Provided material:
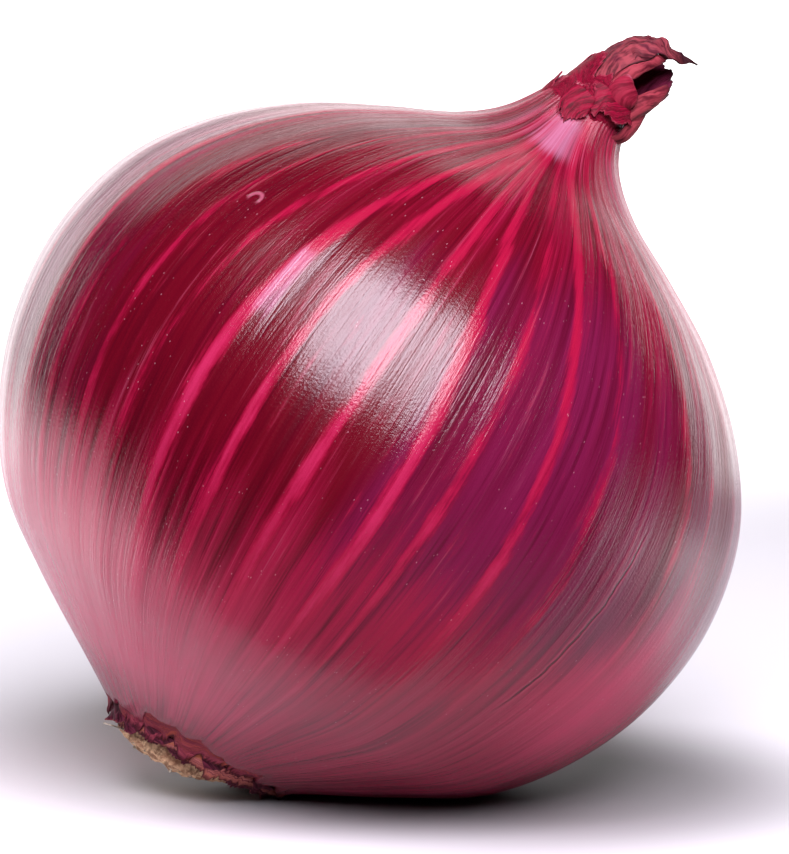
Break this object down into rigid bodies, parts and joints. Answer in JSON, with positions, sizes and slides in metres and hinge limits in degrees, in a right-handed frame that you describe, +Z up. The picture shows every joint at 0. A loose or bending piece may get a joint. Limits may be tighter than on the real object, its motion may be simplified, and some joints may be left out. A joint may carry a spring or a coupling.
{
  "type": "onion",
  "caption": "Red onion lying on its flank: a round ribbed bulb in glossy dry skin, with a torn papery neck and a corky root plate.",
  "frame": {"origin": "on the flat spot that the onion lies on, straight below the centre of its widest circle", "axes": "+Z up from the surface it lies on; +X towards the side that the neck leans to; the onion's own axis leans 32.7 degrees from +Z towards +X"},
  "size_m": [0.0782, 0.0798, 0.0795],
  "materials": {
    "glossy_skin": "glossy dry maroon skin with crimson streaks",
    "dry_neck": "dry papery red-brown scales",
    "torn_skin": "dry torn dark purple skin",
    "corky_plate": "dry tan corky root plate"
  },
  "bodies": {
    "root": {"bulb": "glossy_skin", "neck_scales": "dry_neck", "root_frill": "torn_skin", "root_plate": "corky_plate"}
  },
  "joints": []
}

Aim: Print all the data exactly.

Solution:
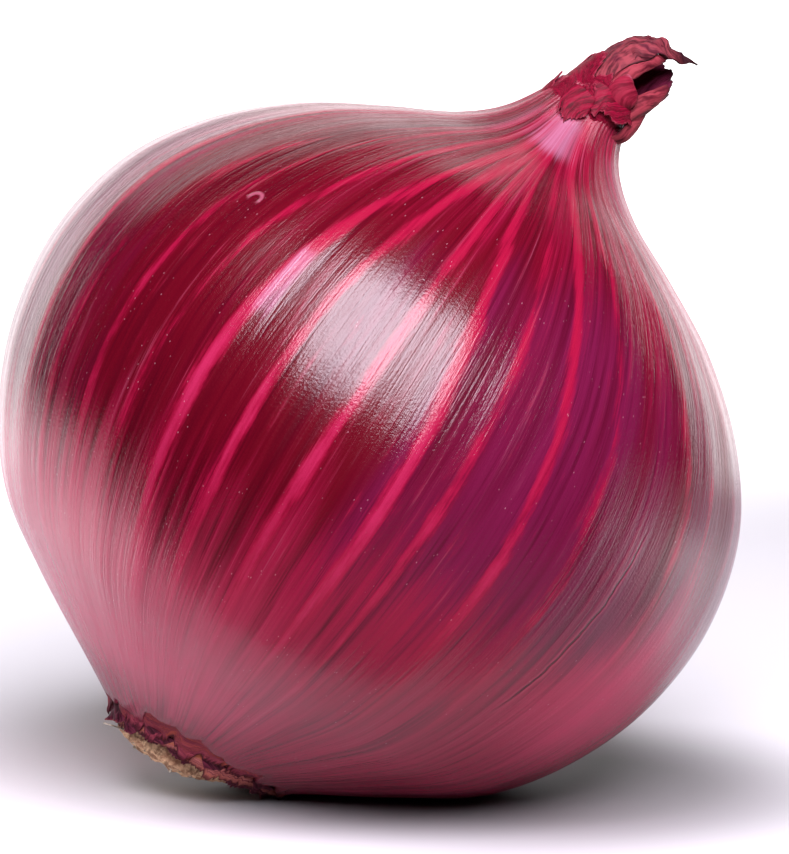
Break this object down into rigid bodies, parts and joints. Answer in JSON, with positions, sizes and slides in metres and hinge limits in degrees, in a right-handed frame that you describe, +Z up. The picture shows every joint at 0. A loose or bending piece may get a joint. Limits may be tighter than on the real object, its motion may be simplified, and some joints may be left out. A joint may carry a spring or a coupling.
{
  "type": "onion",
  "caption": "Red onion lying on its flank: a round ribbed bulb in glossy dry skin, with a torn papery neck and a corky root plate.",
  "frame": {"origin": "on the flat spot that the onion lies on, straight below the centre of its widest circle", "axes": "+Z up from the surface it lies on; +X towards the side that the neck leans to; the onion's own axis leans 32.7 degrees from +Z towards +X"},
  "size_m": [0.0782, 0.0798, 0.0795],
  "materials": {
    "glossy_skin": "glossy dry maroon skin with crimson streaks",
    "dry_neck": "dry papery red-brown scales",
    "torn_skin": "dry torn dark purple skin",
    "corky_plate": "dry tan corky root plate"
  },
  "bodies": {
    "root": {"bulb": "glossy_skin", "neck_scales": "dry_neck", "root_frill": "torn_skin", "root_plate": "corky_plate"}
  },
  "joints": []
}